Well done Julie, you are braver than the rest of us couch potatoes who stay home, drink wine and watch Strictly!
Update on Wessex Night League from Gavin
In the Open League Nick Jarvis really went for it and got all the controls but with penalty points ended up 10th. He is still up 2 places and will be in the mix. No change at the top but both Alan F and Dan didn’t improve their scores. Becca moves up the third overall. Jo Pickering is gaining and had the best female result of the night. Rob Finch, last night’s winner moves up 5 to 6th and is another that will be in the mix.
In the Handicap League: Very little movement with just those still to make 7 events making any inroads. Crystal Ball time after 8 races. In the Open I’m going for 1st Rob Finch, 2nd Alan Finlay and 3rd Nick Jarvis, with Dan Cope snapping at their heels. With the Ladies then Becca 1st, Jo 2nd and Tereza 3rd. Too soon to predict the Handicap though.

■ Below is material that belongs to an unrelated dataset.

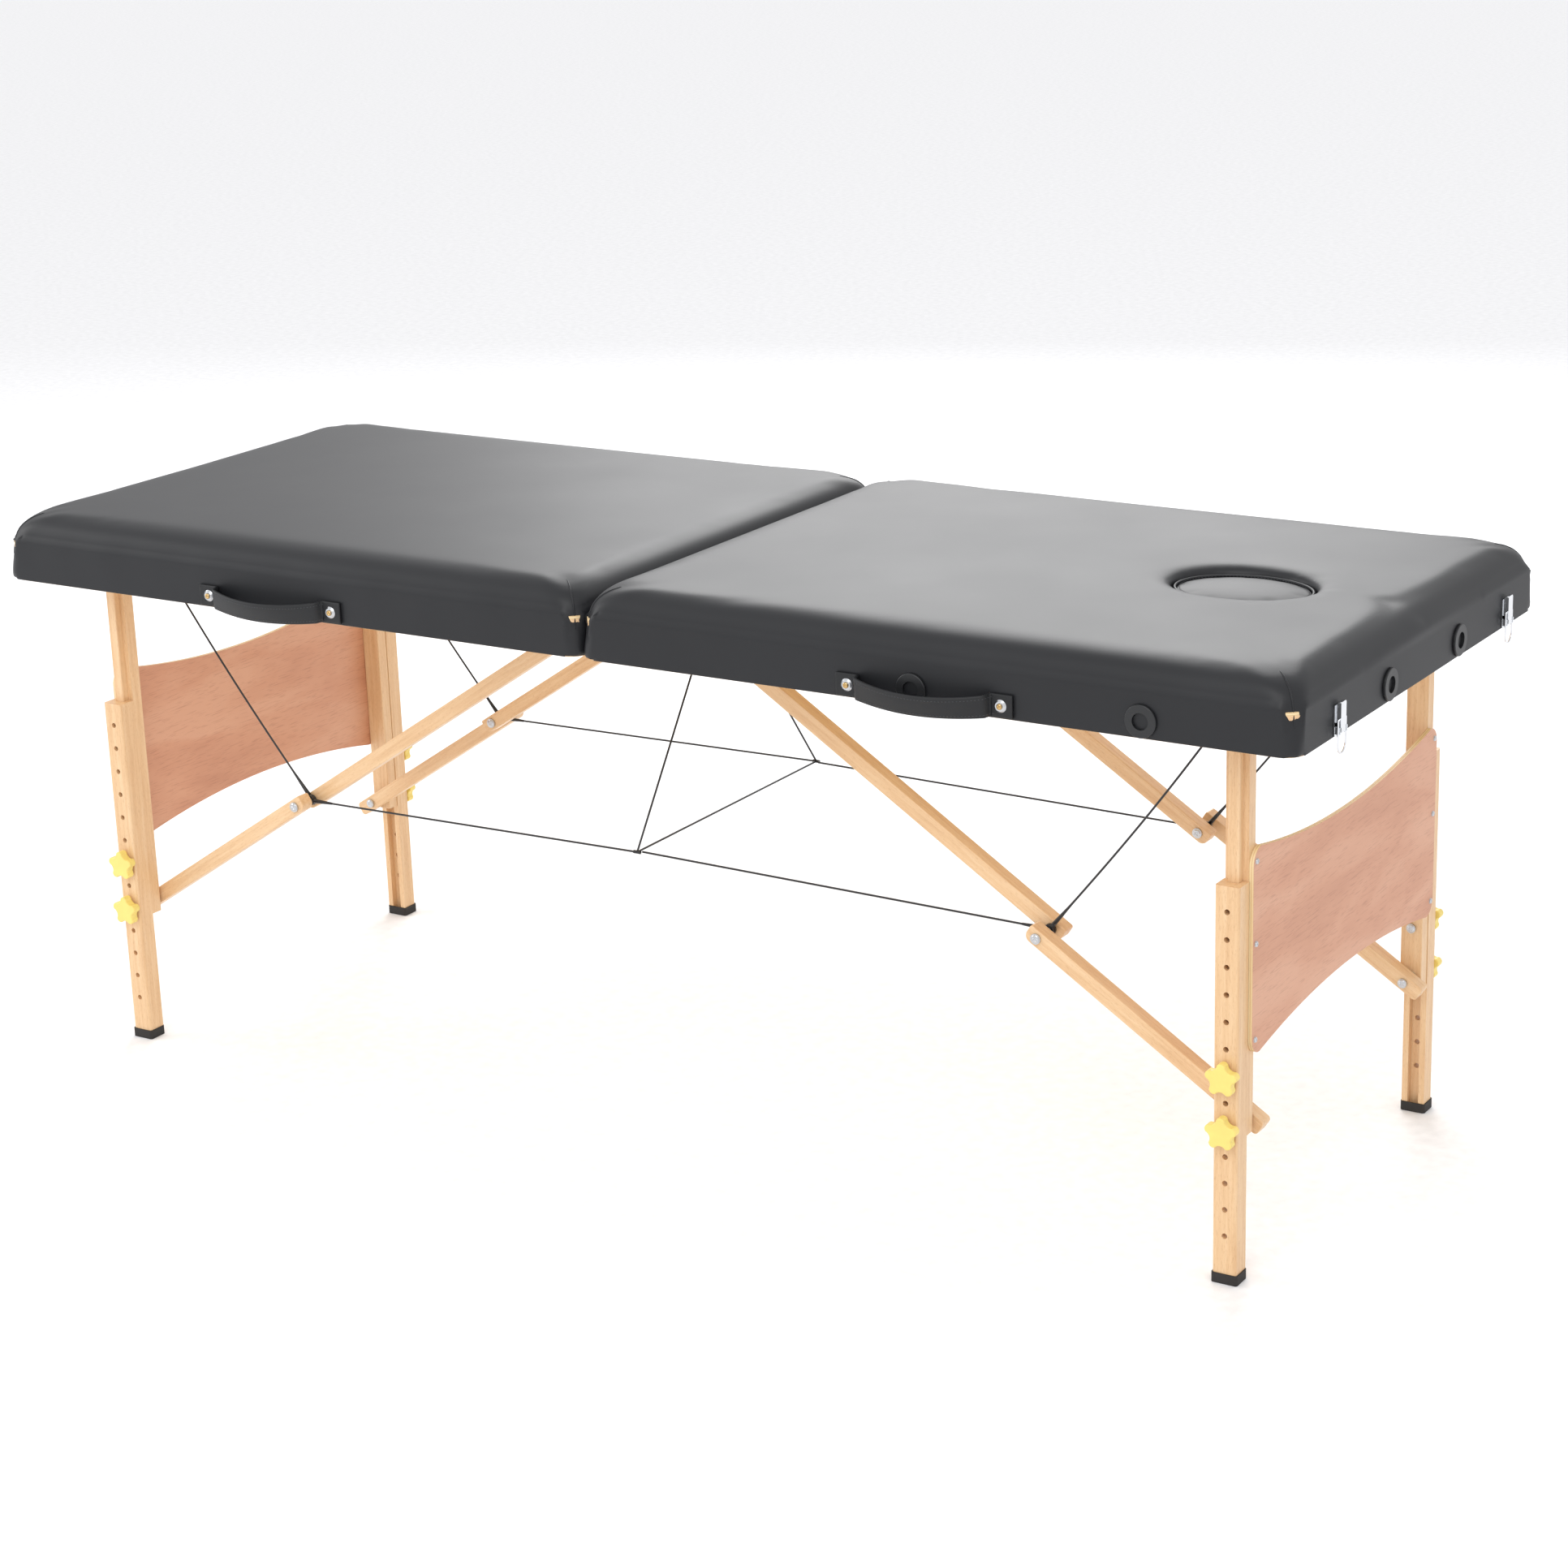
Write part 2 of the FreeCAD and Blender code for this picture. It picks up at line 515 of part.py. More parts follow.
# ---------------------------------------------------------------- centre hinges
def hinge_leaves(head):
    """Butt hinge leaves; the head leaf has the three outer knuckles, the foot leaf two."""
    step = HINGE_LENGTH / 5
    leaves = []
    for middle in HINGE_YS:
        start = middle - HINGE_LENGTH / 2
        leaf = box(0.0, LEAF_WIDTH, start, start + HINGE_LENGTH, FRAME_BOTTOM - LEAF_WALL, FRAME_BOTTOM)
        for number in range(5):
            y0 = start + number * step
            if (number % 2 == 0) == head:
                leaf = leaf.fuse(rod_y(0, HINGE_AXIS_Z, KNUCKLE_R, y0 + KNUCKLE_GAP / 2,
                                       y0 + step - KNUCKLE_GAP / 2))
                leaf = leaf.fuse(box(0.0, KNUCKLE_R, y0 + KNUCKLE_GAP / 2, y0 + step - KNUCKLE_GAP / 2,
                                     HINGE_AXIS_Z, FRAME_BOTTOM - LEAF_WALL / 2))
            else:
                leaf = leaf.cut(box(-1.0, KNUCKLE_R + 1.0, y0 - KNUCKLE_GAP / 2, y0 + step + KNUCKLE_GAP / 2,
                                    HINGE_AXIS_Z - 2 * KNUCKLE_R, FRAME_BOTTOM + 1.0))
        bore = rod_y(0, HINGE_AXIS_Z, PIN_R + PIN_FIT, start - 1.0, start + HINGE_LENGTH + 1.0)
        above_seam = box(-LEAF_WIDTH, SEAM_X - 0.2, start, start + HINGE_LENGTH,
                         HINGE_AXIS_Z + KNUCKLE_R, FRAME_BOTTOM + 1.0)
        leaves.append(leaf.cut([bore, above_seam]).removeSplitter())
    return leaves


def hinge_pins():
    pins = []
    for middle in HINGE_YS:
        low = middle - HINGE_LENGTH / 2 - PIN_OVERHANG
        high = middle + HINGE_LENGTH / 2 + PIN_OVERHANG
        pin = rod_y(0, HINGE_AXIS_Z, PIN_R, low, high)
        heads = [rod_y(0, HINGE_AXIS_Z, PIN_HEAD_R, low - PIN_HEAD, low),
                 rod_y(0, HINGE_AXIS_Z, PIN_HEAD_R, high, high + PIN_HEAD)]
        pins.append(pin.fuse(heads).removeSplitter())
    return pins


# ---------------------------------------------------------------- legs
def round_topped(width, y0, y1):
    """Bar with its top rounded about the leg pivot, so that it can turn under the deck."""
    half = width / 2
    edges = [
        line(V(LEG_X - half, y0, UPRIGHT_BOTTOM), V(LEG_X - half, y0, LEG_PIVOT_Z)),
        arc(V(LEG_X - half, y0, LEG_PIVOT_Z), V(LEG_X, y0, LEG_PIVOT_Z + half),
            V(LEG_X + half, y0, LEG_PIVOT_Z)),
        line(V(LEG_X + half, y0, LEG_PIVOT_Z), V(LEG_X + half, y0, UPRIGHT_BOTTOM)),
        line(V(LEG_X + half, y0, UPRIGHT_BOTTOM), V(LEG_X - half, y0, UPRIGHT_BOTTOM)),
    ]
    return prism(edges, V(0, y1 - y0, 0))


def upright():
    """T-section upper leg, tongue outwards."""
    flange = round_topped(UPRIGHT_WIDTH, UPRIGHT_INNER, FLANGE_OUTER)
    flange = rounded(flange, 1.5, V(0, 0, 1), lambda edge: edge.BoundBox.Center.y < FLANGE_OUTER - 1.0)
    tongue = round_topped(TONGUE_WIDTH, FLANGE_OUTER - 1.0, TONGUE_OUTER)
    tongue = rounded(tongue, 1.0, V(0, 0, 1), lambda edge: edge.BoundBox.Center.y > TONGUE_OUTER - 1.0)
    leg = flange.fuse(tongue).removeSplitter()
    holes = [rod_y(LEG_X, LEG_PIVOT_Z, PIVOT_BOLT_R + RUNNING_FIT, UPRIGHT_INNER - 1.0, TONGUE_OUTER + 1.0)]
    for z in (LOWER_BOLT_Z, UPPER_BOLT_Z):
        holes.append(rod_y(LEG_X, z, BOLT_R + SCREW_FIT, UPRIGHT_INNER - 1.0, TONGUE_OUTER + 1.0))
    for z in PANEL_SCREWS_Z:
        holes.append(rod_x(PANEL_SCREW_Y, z, PANEL_SCREW_R + SCREW_FIT, LEG_X, PANEL_X + 1.0))
    return leg.cut(holes)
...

SW squad training at Blakeney
Back in the Forest of Dean, it was technical training, talks from GB talent squad members and Chilli or Curry. The next morning the squad were out at Blakeney Hill. Hopefully we will get some reports from our squad juniors next week (for Lyra’s blog), but let’s just say they were ‘walking on contours’, ‘CCP’ and ‘Trains’ – more explanation to follow hopefully. Not aware of any other events on Sunday locally.
Night-O at Christchurch
Monday night was more night-O planned by Ian S and Sheila and organised by Julie. 13 WSX members attended with 4 in the top 10: James in 3rd, Alan B 4th, Peter 9th, John 10th. Ali was the highest ranked female WSX. Check out results
We are coming to the quiet and silly season for orienteering, where we all don our Santa hats, search for tinsel, roaming Santas and get chased by the Grinch on a mountain bike. However this Saturday SARUM have a local event at Dur Hill near Burley. On Sunday, WIGHTO have a local event at Borthwood Copse on the Isle of Wight which is a rare chance to orienteer on the island.